Insight Exchange: Julian Brown

Written By: Julian Brown
Managing Director
Russell Investments


LAPF Investments speaks with Julian Brown to discuss some of the issues shaping the sector


Julian is a managing director at Russell Investments where he engages with consultants and intermediaries who provide governance services to both LGPS and private sector investors. He has over 20 years experience within the LGPS investment sector, from a variety of various stakeholder perspectives: as an officer at Nottinghamshire LGPS, as an investment consultant advising LGPS schemes, and as an asset manager investing LGPS client capital.

Julian has a particular interest in private markets, his experience includes: setting-up the private equity portfolio at Nottinghamshire, working on local private market programmes at the forerunner of the British Business Bank, and he is currently a Director of the WPP Private Credit Fund.


 

With LGPS consolidation now being taken forward, what are the key issues that need to be addressed to help consolidation deliver the best outcomes for the LGPS?
The best outcome for the LGPS – as a whole – will require that pools address the issues of continuing “professionalising”, transparent oversight and coordinated private market programmes.

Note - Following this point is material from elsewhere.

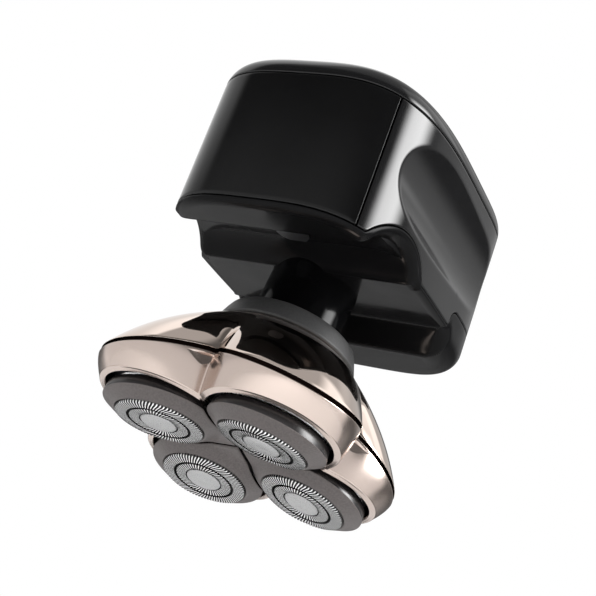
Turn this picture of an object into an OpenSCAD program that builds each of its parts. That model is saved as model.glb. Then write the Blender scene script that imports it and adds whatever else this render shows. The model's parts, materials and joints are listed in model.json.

All pools have achieved admirable progress in a constrained timeframe; however, the developments towards efficient, best-in-class investment offerings need to continue. As does the development of investment strategy advice provision, and its demonstrable oversight and benchmarking. Finally, the potential issue of six separate LGPS bidders for productive UK assets cannot be left to chance.

Value for money is a major theme in the bill. What does value for money mean in the context of the LGPS and where can LGPS funds and pools look to maximise value?
I believe value for money means efficiency in delivery – ensuring that the pool operating costs are managed appropriately and effectively. As the pools mature and focus on the ongoing, business-as-usual delivery for their clients, including the new governance services that the government requires, both investment and governance offerings will need to be benchmarked against other potential alternatives to the current arrangements. These would include the other pools, private-sector fiduciary managers, and global comparators – such as the much vaunted “Maple 8”.

The bill encourages LGPS investment in UK growth. What types of local projects should be prioritised, and what support would help make them happen? What types of investment would make the biggest impact?
As difficult as it would be to deliver, the biggest impact would come from a programme of small, ultra-local investments that struggle to bridge the gap between angel and institutional capital. Integrated projects, such as renewable energy schemes that could deliver combined heat and power alongside seed capital to start-ups, incubators and community projects would deliver real grassroots growth across the whole of the UK – and not just in the usual geographic areas of focus (e.g. London / the South-East).

The bill talks about “professionalising” the LGPS. What do you think that might look like in practice – and what changes might it mean for how funds and pools work together?
I disagree with the professionalising premise. For me the changes in working practices that are required to ensure that funds and pools work together effectively are most acute in private markets. The potential for uncoordinated, sub-optimal outcomes when multiple pools with similar investment requirements bid for a limited number of investments (such as Productive / Local / Impact assets in the UK) is – quite frankly – somewhat concerning. Coordinated working groups, specialist pools or mandated collaboration could all be possible solutions.